Evidence Sources You Can Trust
For quick, dependable summaries with citations and excavation notes, cross-check entries from respected reference works and site dossiers. Two excellent starting points are the Tell es-Sultan dossier and the Damascus Old City dossier. You can also consult detailed reference articles for Byblos, Aleppo, Susa, Athens, Varanasi, Plovdiv, Sidon, and Faiyum in established encyclopedias.
What “Continuous” Means In Practice
Few places avoid gaps entirely. Fires, invasions, or quakes can thin the population or push people a short distance. Scholars accept limited interruptions if the civic core, sacred places, and market life resume in the same urban area. In short: the line can wobble without breaking.
Travel Notes: Seeing The Deep Past Without Guesswork
Plan time for museums and active digs. Tells and citadels often read like layer cakes, so on-site signage and local guides pay off. Go early to beat heat and crowds, and build in rest, as many sights sprawl across slopes or steps.

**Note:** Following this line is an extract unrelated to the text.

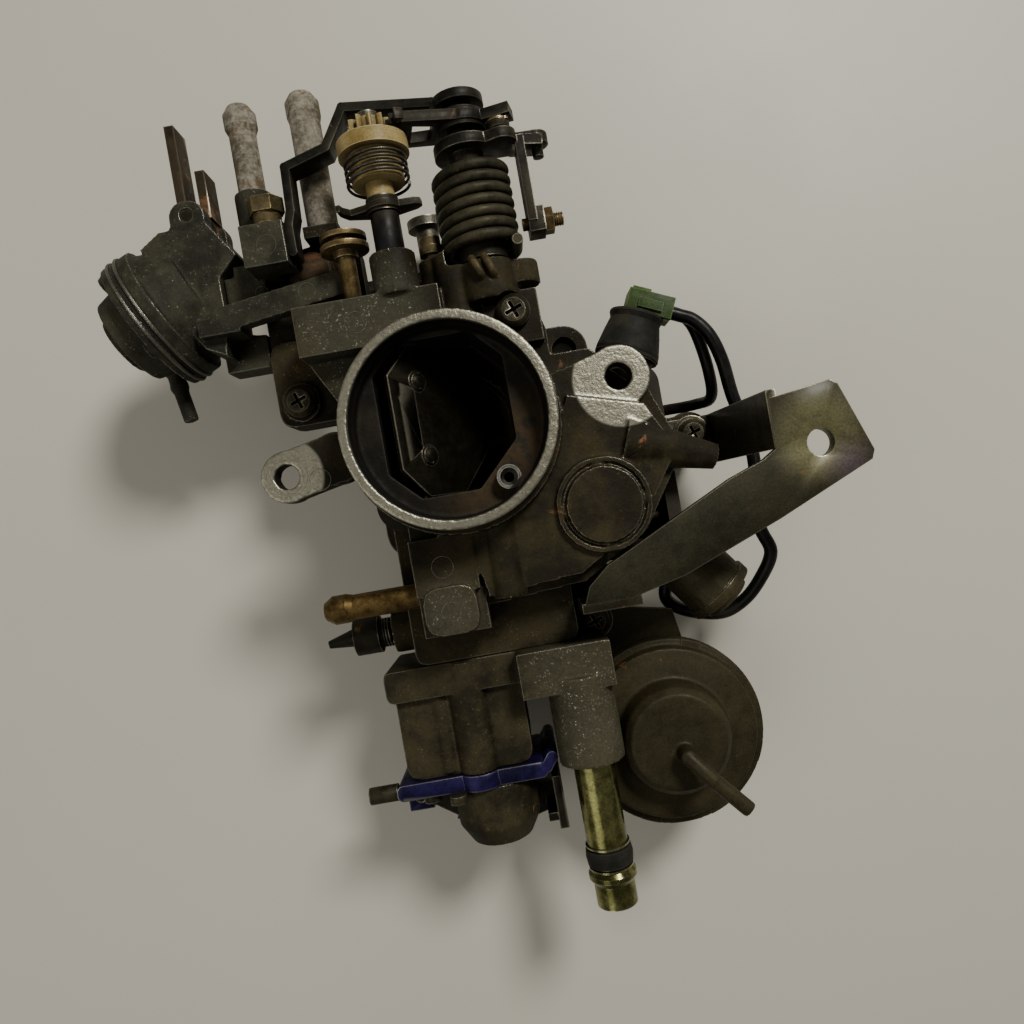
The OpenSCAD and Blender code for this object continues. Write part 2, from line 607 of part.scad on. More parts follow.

Visitor Pointers At A Glance
| City | Standout Sites | Good Months |
|---|---|---|
| Jericho | Tell es-Sultan, Hisham’s Palace, spring of ‘Ain es-Sultan | Oct–Apr |
| Byblos | Crusader castle, Phoenician temples, harbor quarter | Apr–Jun, Sep–Oct |
| Damascus | Umayyad Mosque, Old City gates, souqs | Mar–May, Oct–Nov |
| Aleppo | Citadel, Great Mosque, covered markets | Mar–May, Oct–Nov |
| Susa | Royal city mounds, Apadana, museum | Nov–Mar |
| Faiyum | Karanis ruins, Hawara pyramid zone, lakeside | Nov–Mar |
| Plovdiv | Roman theater, Old Town hills, stadium remains | Apr–Jun, Sep |
| Athens | Acropolis, Agora, Kerameikos | Mar–May, Oct–Nov |
| Sidon | Sea Castle, soap museum, Khan el-Franj | Apr–Jun, Sep–Oct |
| Varanasi | Ghats, Kashi Vishwanath corridor, weaving districts | Nov–Feb |
Picking A Responsible Shortlist
Could other places qualify? Yes—Erbil, Argos, Luxor, and Sidon’s sister port of Tyre often appear in rival rundowns. This guide sets a clear bar: documented deep antiquity plus an urban line that kept coming back in the same footprint. The ten above fit that bar with evidence most readers can verify in site dossiers and reference histories.
Method Notes
Dates lean on published site reports, long-running encyclopedias with editorial review, and World Heritage descriptions that summarize fieldwork. Where current research updates a range, the entry favors the newer consensus while mentioning older claims when helpful.
Planning Your Trip
Check local advisories, visas, and site hours before booking. Many museums close one day a week and major sites can require timed entry. Dress for heat or brisk evenings depending on season. Bring water, a hat, and shoes ready for steps, dust, and cobbles.
Final Word: What You’ll Gain From These Places
Stand on a tell, peer across a harbor, or read an inscription, and you meet city life at its roots—water, trade, craft, and faith binding people to the same ground. That’s the simple thread linking this whole list. The details differ; the staying power matches.